__MATERIAL PROVIDED__:
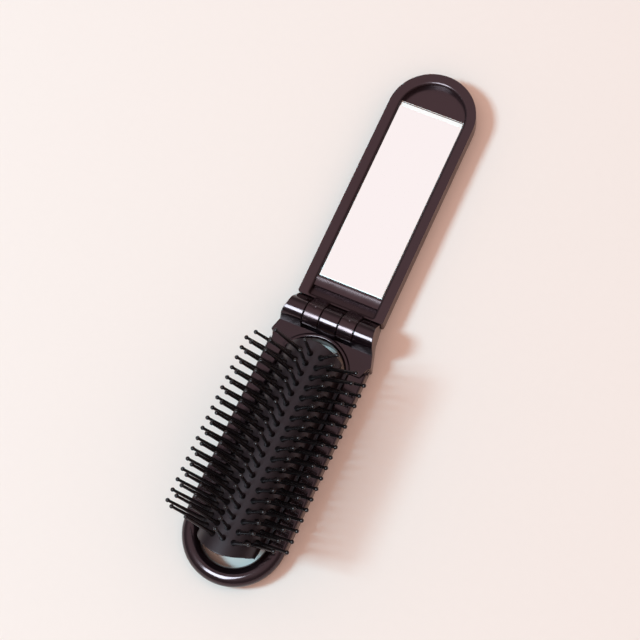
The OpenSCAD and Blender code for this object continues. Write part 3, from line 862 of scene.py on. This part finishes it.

--

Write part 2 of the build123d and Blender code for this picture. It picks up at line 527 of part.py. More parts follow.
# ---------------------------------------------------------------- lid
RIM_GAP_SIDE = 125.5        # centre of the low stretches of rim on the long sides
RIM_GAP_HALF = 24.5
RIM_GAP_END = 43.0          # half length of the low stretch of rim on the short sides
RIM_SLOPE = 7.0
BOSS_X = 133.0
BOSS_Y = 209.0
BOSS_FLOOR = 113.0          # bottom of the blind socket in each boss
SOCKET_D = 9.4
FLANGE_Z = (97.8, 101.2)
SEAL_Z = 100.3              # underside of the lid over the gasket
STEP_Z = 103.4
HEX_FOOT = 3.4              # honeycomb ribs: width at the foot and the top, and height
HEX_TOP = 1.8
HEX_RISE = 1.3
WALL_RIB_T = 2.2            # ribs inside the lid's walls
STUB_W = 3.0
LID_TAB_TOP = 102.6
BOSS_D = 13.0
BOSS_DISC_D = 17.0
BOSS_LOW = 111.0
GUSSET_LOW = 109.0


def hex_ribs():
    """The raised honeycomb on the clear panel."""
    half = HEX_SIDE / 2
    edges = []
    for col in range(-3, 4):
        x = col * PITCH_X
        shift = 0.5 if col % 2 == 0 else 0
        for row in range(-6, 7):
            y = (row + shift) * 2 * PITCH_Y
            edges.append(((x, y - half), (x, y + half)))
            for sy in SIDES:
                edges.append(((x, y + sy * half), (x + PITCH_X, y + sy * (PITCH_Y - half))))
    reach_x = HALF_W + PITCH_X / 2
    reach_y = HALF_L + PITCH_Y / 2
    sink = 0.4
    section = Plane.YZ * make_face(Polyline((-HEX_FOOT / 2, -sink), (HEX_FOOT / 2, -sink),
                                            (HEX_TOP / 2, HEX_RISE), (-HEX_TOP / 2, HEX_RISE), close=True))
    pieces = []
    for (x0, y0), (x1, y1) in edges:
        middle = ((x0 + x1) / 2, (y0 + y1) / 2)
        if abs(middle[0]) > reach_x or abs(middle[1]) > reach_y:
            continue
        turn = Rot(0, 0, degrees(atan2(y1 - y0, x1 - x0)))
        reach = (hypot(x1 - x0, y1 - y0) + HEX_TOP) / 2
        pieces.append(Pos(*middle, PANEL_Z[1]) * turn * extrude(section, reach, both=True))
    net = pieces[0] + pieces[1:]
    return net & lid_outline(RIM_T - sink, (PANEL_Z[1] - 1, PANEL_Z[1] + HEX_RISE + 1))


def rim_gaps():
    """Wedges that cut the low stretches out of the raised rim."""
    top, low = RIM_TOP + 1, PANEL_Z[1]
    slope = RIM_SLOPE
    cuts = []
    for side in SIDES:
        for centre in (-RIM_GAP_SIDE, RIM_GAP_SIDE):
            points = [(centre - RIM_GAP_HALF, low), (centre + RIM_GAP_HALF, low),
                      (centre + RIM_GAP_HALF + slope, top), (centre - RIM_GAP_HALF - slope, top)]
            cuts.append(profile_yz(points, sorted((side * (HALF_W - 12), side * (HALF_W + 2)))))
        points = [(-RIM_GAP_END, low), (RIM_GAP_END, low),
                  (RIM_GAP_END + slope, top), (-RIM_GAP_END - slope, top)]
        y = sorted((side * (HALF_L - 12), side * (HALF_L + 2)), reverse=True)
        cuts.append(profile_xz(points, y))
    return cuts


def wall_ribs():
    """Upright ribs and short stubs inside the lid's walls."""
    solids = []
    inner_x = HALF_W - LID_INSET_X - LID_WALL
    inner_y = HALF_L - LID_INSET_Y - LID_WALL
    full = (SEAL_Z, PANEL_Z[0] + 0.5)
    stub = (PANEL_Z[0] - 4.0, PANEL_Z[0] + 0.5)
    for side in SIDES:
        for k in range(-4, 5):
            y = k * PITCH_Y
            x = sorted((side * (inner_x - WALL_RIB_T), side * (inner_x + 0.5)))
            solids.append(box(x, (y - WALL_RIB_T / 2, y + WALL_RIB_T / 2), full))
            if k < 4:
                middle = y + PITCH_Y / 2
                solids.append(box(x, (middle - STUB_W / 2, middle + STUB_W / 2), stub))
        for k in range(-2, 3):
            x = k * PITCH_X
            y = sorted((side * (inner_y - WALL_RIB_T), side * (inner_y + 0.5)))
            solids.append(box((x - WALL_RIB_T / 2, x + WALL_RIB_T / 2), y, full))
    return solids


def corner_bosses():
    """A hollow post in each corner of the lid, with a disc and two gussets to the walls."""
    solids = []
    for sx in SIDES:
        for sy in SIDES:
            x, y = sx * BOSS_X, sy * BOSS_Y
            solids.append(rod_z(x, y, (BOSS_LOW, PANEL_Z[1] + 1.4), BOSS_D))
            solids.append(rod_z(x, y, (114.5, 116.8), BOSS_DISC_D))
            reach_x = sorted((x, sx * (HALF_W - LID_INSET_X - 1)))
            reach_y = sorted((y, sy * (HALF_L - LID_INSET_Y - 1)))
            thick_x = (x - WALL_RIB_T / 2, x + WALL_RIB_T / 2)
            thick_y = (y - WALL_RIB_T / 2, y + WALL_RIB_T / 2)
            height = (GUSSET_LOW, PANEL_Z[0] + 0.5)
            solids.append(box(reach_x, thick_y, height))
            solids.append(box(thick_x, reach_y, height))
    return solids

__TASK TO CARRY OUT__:
Check each line above for "this" and return the ones that have it.

__TASK OUTPUT__:
The OpenSCAD and Blender code for this object continues. Write part 3, from line 862 of scene.py on. This part finishes it.
Write part 2 of the build123d and Blender code for this picture. It picks up at line 527 of part.py. More parts follow.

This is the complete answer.